►
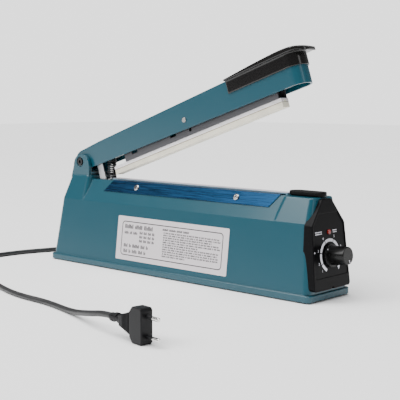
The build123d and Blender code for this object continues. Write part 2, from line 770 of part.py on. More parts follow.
# the cap slips over the arm's nose, with a flared lip round its top
cap_start, skirt_half, lip_half, lip_tip = 284.0, 16.2, 19.0, 406.0
with BuildPart() as grip_cap:
    with BuildSketch(arm_side):
        with BuildLine():
            Spline((cap_start, 23.6), (320, 25.8), (355, 27.4), (385, 27.2), (400, 23.6), (lip_tip, 18.5))
            Polyline(
                (lip_tip, 18.5), (403.5, 16.8), (396, 20), (380, 20.8), (cap_start, 20.3), (cap_start, 23.6),
            )
        make_face()
    extrude(amount=lip_half, both=True)
    with BuildSketch(arm_plan(-10)):
        with Locations(((cap_start + lip_tip - lip_half) / 2, 0)):
            Rectangle(lip_tip - lip_half - cap_start, 2 * lip_half)
        with Locations((lip_tip - lip_half, 0)):
            Circle(lip_half)
    extrude(amount=60, mode=Mode.INTERSECT)
    with BuildSketch(arm_plan(4.2)):
        with Locations(((cap_start + 1 + nose_centre) / 2, 0)):
            Rectangle(nose_centre - cap_start - 1, 2 * skirt_half)
        with Locations((nose_centre, 0)):
            Circle(skirt_half)
    extrude(amount=17)
    add(arm_outside.part, mode=Mode.SUBTRACT)
grip_cap.part.label = "grip_cap"
export_step(grip_cap.part, "parts/grip_cap.step")

with BuildPart() as switch_tongue:
    with BuildSketch(arm_side.offset(-tongue_far)):
        with BuildLine():
            Polyline(
                (tongue_start, 5), (tongue_end, 5), (tongue_end, -tongue_drop),
                (tongue_start, -tongue_drop), close=True,
            )
        make_face()
    extrude(amount=tongue_far - tongue_near)
switch_tongue.part.label = "switch_tongue"
export_step(switch_tongue.part, "parts/switch_tongue.step")

with BuildPart() as tongue_spacers:
    gap = arm_half - arm_wall + tongue_near
    for height in (0.0, -9.0):
        spacer = arm_circle((tongue_start + tongue_end) / 2, height, 2.8, tongue_near)
        extrude(spacer, amount=gap)
tongue_spacers.part.label = "tongue_spacers"
export_step(tongue_spacers.part, "parts/tongue_spacers.step")

# ---------------------------------------------------------------- press bar
bar_x0, bar_x1, bar_half, bar_wall = 78.0, seal_start + seal_length - 2, 8.0, 1.5
bar_low, bar_high = -22.5, -11.5
slot_width = 2 * pin_radius + 0.3
with BuildPart() as press_bar:
    with BuildSketch(arm_side):
        with BuildLine():
            Polyline((bar_x0, bar_low), (bar_x1, bar_low), (bar_x1, bar_high), (bar_x0, bar_high), close=True)
        make_face()
        with Locations((bar_pin_x, -8)):
            RectangleRounded(16, 18, 3)
    extrude(amount=bar_half, both=True)
    with BuildSketch(arm_side):
        with Locations(((bar_x0 + bar_x1) / 2, bar_low + bar_wall + 20)):
            Rectangle(bar_x1 - bar_x0 + 2, 40)
    extrude(amount=bar_half - bar_wall, both=True, mode=Mode.SUBTRACT)
    # slot that rides on the pin, and two windows
    with BuildSketch(arm_side):
        with Locations((bar_pin_x, bar_pin_height - bar_travel / 2)):
            SlotCenterToCenter(bar_travel, slot_width, rotation=90)
        with Locations((98.5, -14.5), (173.5, -14.5)):
            Rectangle(11, 4)
    extrude(amount=bar_half + 1, both=True, mode=Mode.SUBTRACT)
press_bar.part.label = "press_bar"
export_step(press_bar.part, "parts/press_bar.step")

holder_low, holder_high, holder_half = -26.8, bar_low, 6.5
groove_half, groove_depth = 2.2, 2.2
jaw_x0, jaw_x1 = seal_start, seal_start + seal_length
with BuildPart() as strip_holder:
    with BuildSketch(arm_plan(holder_low)):
        with Locations(((jaw_x0 + jaw_x1) / 2, 0)):
            Rectangle(seal_length, 2 * holder_half)
    extrude(amount=holder_high - holder_low)
    with BuildSketch(arm_plan(holder_low)):
        with Locations(((jaw_x0 + jaw_x1) / 2, 0)):
            Rectangle(seal_length, 2 * groove_half)
    extrude(amount=groove_depth, mode=Mode.SUBTRACT)
strip_holder.part.label = "strip_holder"
export_step(strip_holder.part, "parts/strip_holder.step")

pad_low = -33.4
with BuildPart() as silicone_strip:
    with BuildSketch(arm_plan(pad_low)):
        with Locations(((jaw_x0 + jaw_x1) / 2, 0)):
            Rectangle(seal_length, 12.4)
    extrude(amount=holder_low - pad_low)
    with BuildSketch(arm_plan(holder_low)):
        with Locations(((jaw_x0 + jaw_x1) / 2, 0)):
            Rectangle(seal_length, 2 * groove_half)
    extrude(amount=groove_depth)
silicone_strip.part.label = "silicone_strip"
export_step(silicone_strip.part, "parts/silicone_strip.step")

# ================================================================ cord and plug
cord_radius = cord_diameter / 2
wall_at_gland = wall_y(gland_z)
flange_end, relief_end = wall_at_gland + 3.0, wall_at_gland + 25.0


def gland_circle(radius, y):
    """A circle round the cord outlet's axis at y."""
    with BuildSketch(Plane(origin=(gland_x, y, gland_z), x_dir=(-1, 0, 0), z_dir=(0, 1, 0))) as circle:
        Circle(radius)
    return circle.sketch


with BuildPart() as cord_bushing:
    extrude(gland_circle(8, wall_at_gland - 2), amount=5.0)
    add(casing_outside.part, mode=Mode.SUBTRACT)
    extrude(gland_circle(gland_radius, wall_at_gland - 5), amount=8.0)
cord_bushing.part.label = "cord_bushing"
export_step(cord_bushing.part, "parts/cord_bushing.step")

with BuildPart() as strain_relief:
    loft([gland_circle(5.6, flange_end).face(), gland_circle(4.2, relief_end).face()])
strain_relief.part.label = "strain_relief"
export_step(strain_relief.part, "parts/strain_relief.step")

# coil of two layers of two turns, wound anticlockwise from its far side
coil_inner_turn, coil_outer_turn = 31.0, 37.2
stub_length = 24.0
diagonal = Vector(-sin(pi / 4), cos(pi / 4), 0)
lead_end = Vector(gland_x - 29.2, relief_end + 74.2, cord_radius)
coil_entry = lead_end + diagonal * stub_length
coil_centre = coil_entry - Vector(cos(pi / 4), sin(pi / 4), 0) * coil_outer_turn
coil_exit = coil_centre - Vector(coil_outer_turn, stub_length, 0)

plug_along = Vector(cos(radians(plug_heading)), sin(radians(plug_heading)), 0)
plug_half_height = 17.65
plug_tail = Vector(front_x - 63.0, -272.0, plug_half_height)     # where the cord enters the plug
plug_section = Plane(origin=plug_tail, x_dir=(0, 0, 1), z_dir=plug_along)
plug_face = Plane(origin=plug_tail, x_dir=plug_along, z_dir=(plug_along.Y, -plug_along.X, 0))


def cord_tube(points, name):
    """A tube along straight runs, with arcs as large as the runs allow."""
    runs = [points[i + 1] - points[i] for i in range(len(points) - 1)]
    radii = []
    for before, after in zip(runs, runs[1:]):
        half_turn = radians(before.get_angle(after)) / 2
        radii.append(0.45 * min(before.length, after.length) / tan(half_turn))
    with BuildPart() as tube:
        with BuildLine() as path:
            FilletPolyline(*points, radius=radii)
        with BuildSketch(Plane(origin=points[0], z_dir=runs[0])):
            Circle(cord_radius)
        sweep()
    length = sum(edge.length for edge in path.edges())
    expected = pi * cord_radius ** 2 * length
    print(name, "radii", [round(r) for r in radii], "length", round(length))
    print(name, "volume over section times length", round(tube.part.volume / expected, 4))
    return tube.part


lead_points = [
    Vector(gland_x, relief_end, gland_z),
    Vector(gland_x, relief_end + 24, gland_z),
    Vector(gland_x - 8, relief_end + 53, cord_radius),
    lead_end,
]
cord_lead = cord_tube(lead_points, "cord_lead")
cord_lead.label = "cord_lead"
export_step(cord_lead, "parts/cord_lead.step")

with BuildPart() as cord_coil:
    ring_inner, ring_outer = coil_inner_turn - cord_radius, coil_outer_turn + cord_radius
    with BuildSketch(Plane.XY):
        with Locations((coil_centre.X, coil_centre.Y)):
            Circle(ring_outer)
            Circle(ring_inner, mode=Mode.SUBTRACT)
    extrude(amount=2 * cord_diameter)
    for end, heading in ((lead_end, diagonal), (coil_exit, Vector(0, 1, 0))):
        with BuildSketch(Plane(origin=end, z_dir=heading)):
            Circle(cord_radius - 0.1)
        extrude(amount=stub_length)
cord_coil.part.label = "cord_coil"
export_step(cord_coil.part, "parts/cord_coil.step")

tail_points = [
    coil_exit,
    coil_exit + Vector(0, -38, 0),
    Vector(-281, 8, cord_radius),
    Vector(-300, -46, cord_radius),
    Vector(-303, -104, cord_radius),
    Vector(-276, -152, cord_radius),
    Vector(-226, -180, cord_radius),
    Vector(-168, -196, cord_radius),
    Vector(-112, -218, cord_radius),
    Vector(-56, -233, cord_radius),
    Vector(2, -234, cord_radius),
    Vector(58, -247, cord_radius),
    Vector(102, -262, 11),
    plug_tail - plug_along * 15,
    plug_tail,
]
mains_cord = cord_tube(tail_points, "mains_cord")
mains_cord.label = "mains_cord"
export_step(mains_cord, "parts/mains_cord.step")

relief_length, body_length = 20.0, 36.0
body_end = relief_length + body_length
plug_half_thickness = 6.85
with BuildPart() as plug_body:
    with BuildSketch(plug_section):
        Circle(5)
    extrude(amount=relief_length)
    with BuildSketch(plug_face):
        with BuildLine():
            Polyline(
                (relief_length, -6.5), (relief_length + 20, -12.5), (relief_length + 20, 12.5),
                (relief_length, 6.5), close=True,
            )
        make_face()
    extrude(amount=plug_half_thickness - 1, both=True)
    with BuildSketch(plug_face):
        with BuildLine():
            Polyline(
                (relief_length + 17, -12), (relief_length + 22, -17.65), (body_end - 1.5, -17.65),
                (body_end, -15), (body_end, 15), (body_end - 1.5, 17.65),
                (relief_length + 22, 17.65), (relief_length + 17, 12), close=True,
            )
        make_face()
    extrude(amount=plug_half_thickness, both=True)
plug_body.part.label = "plug_body"
export_step(plug_body.part, "parts/plug_body.step")

pin_spacing, pin_radius_plug, pin_core_radius = 19.0, 2.0, 1.5
pin_length, sleeve_length = 19.0, 10.0
with BuildPart() as plug_sleeves:
    with BuildSketch(plug_section.offset(body_end)):
        with GridLocations(pin_spacing, 1, 2, 1):
            Circle(1.9)
            Circle(pin_core_radius, mode=Mode.SUBTRACT)
    extrude(amount=sleeve_length)
plug_sleeves.part.label = "plug_sleeves"
export_step(plug_sleeves.part, "parts/plug_sleeves.step")

with BuildPart() as plug_pins:
    with BuildSketch(plug_section.offset(body_end)):
        with GridLocations(pin_spacing, 1, 2, 1):
            Circle(pin_core_radius)
    extrude(amount=sleeve_length)
    with BuildSketch(plug_section.offset(body_end + sleeve_length)):
        with GridLocations(pin_spacing, 1, 2, 1):
            Circle(pin_radius_plug)
    extrude(amount=pin_length - sleeve_length - 1)
    with BuildSketch(plug_section.offset(body_end + pin_length - 1)):
        with GridLocations(pin_spacing, 1, 2, 1):
            Circle(pin_radius_plug)
    extrude(amount=1, taper=40)
plug_pins.part.label = "plug_pins"
export_step(plug_pins.part, "parts/plug_pins.step")
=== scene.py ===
"""Looks of the impulse heat sealer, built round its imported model. Metres, in the model's own frame."""
import json
from math import atan, cos, pi, radians, sin

import bmesh
import bpy
from mathutils import Matrix, Vector


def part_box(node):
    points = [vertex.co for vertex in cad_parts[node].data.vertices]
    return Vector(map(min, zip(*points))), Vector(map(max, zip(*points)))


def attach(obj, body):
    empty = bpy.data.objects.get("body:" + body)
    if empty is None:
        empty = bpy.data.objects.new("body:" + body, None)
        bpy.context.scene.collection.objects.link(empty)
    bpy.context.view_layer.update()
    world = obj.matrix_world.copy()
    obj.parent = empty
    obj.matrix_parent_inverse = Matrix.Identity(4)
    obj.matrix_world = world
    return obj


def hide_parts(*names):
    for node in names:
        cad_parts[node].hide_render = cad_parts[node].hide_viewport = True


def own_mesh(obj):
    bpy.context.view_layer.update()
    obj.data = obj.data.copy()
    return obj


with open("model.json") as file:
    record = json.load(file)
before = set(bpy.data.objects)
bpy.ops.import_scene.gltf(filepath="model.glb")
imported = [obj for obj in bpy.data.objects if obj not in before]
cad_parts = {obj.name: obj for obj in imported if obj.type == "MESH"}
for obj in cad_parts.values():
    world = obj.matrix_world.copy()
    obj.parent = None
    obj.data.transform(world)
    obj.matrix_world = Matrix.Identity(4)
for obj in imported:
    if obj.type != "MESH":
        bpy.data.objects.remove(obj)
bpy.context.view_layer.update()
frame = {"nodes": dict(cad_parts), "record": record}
MM = 0.001


def in_mm(points):
    """Points given in millimetres, in metres."""
    return [(x * MM, y * MM) for x, y in points]


# ---------------------------------------------------------------- places taken from the model
JOINTS = {j["name"]: j for j in frame["record"]["behaviour"]["joints"]}
HINGE = Vector(JOINTS["arm_hinge"]["pos_m"])
KNOB_CENTRE = Vector(JOINTS["knob_turn"]["pos_m"])
KNOB_AXIS = Vector(JOINTS["knob_turn"]["axis"]).normalized()
ABOVE_ARM = Vector(JOINTS["press_bar_float"]["axis"]).normalized()
ALONG_ARM = Vector((ABOVE_ARM.z, 0, -ABOVE_ARM.x))
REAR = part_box("base_casing")[0].x
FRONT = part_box("base_casing")[1].x
SIDE_DRAFT = 0.12


def frame_matrix(origin, x_axis, z_axis):
    """A transform whose local X and Z follow the given directions."""
    x, z = x_axis.normalized(), z_axis.normalized()
    y = z.cross(x)
    return Matrix.Translation(origin) @ Matrix((x, y, z)).transposed().to_4x4()


PANEL = frame_matrix(KNOB_CENTRE, Vector((0, 1, 0)), KNOB_AXIS)     # local X is +Y, local Y is up
ARM = frame_matrix(HINGE, ALONG_ARM, ABOVE_ARM)                     # local Z is above the arm


# ---------------------------------------------------------------- camera
def make_camera():
    azimuth, elevation, distance = radians(42.77), radians(6.16), 1.2258
    back = Vector((sin(azimuth) * cos(elevation), -cos(azimuth) * cos(elevation), sin(elevation)))
    aim = Vector((REAR + 0.2315, 0.0200, 0.0956))
    camera = bpy.data.objects.new("camera", bpy.data.cameras.new("camera"))
    camera.data.lens = 85.5
    camera.data.sensor_width = 36
    camera.location = aim + back * distance
    camera.rotation_mode = "QUATERNION"
    camera.rotation_quaternion = (-back).to_track_quat("-Z", "Y")
    camera.data.clip_start, camera.data.clip_end = 0.05, 30
    bpy.context.collection.objects.link(camera)
    bpy.context.scene.camera = camera


make_camera()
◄
Scan the listing above and copy all lines containing the word "follow".

### Answer to the exercise
The build123d and Blender code for this object continues. Write part 2, from line 770 of part.py on. More parts follow.
    """A transform whose local X and Z follow the given directions."""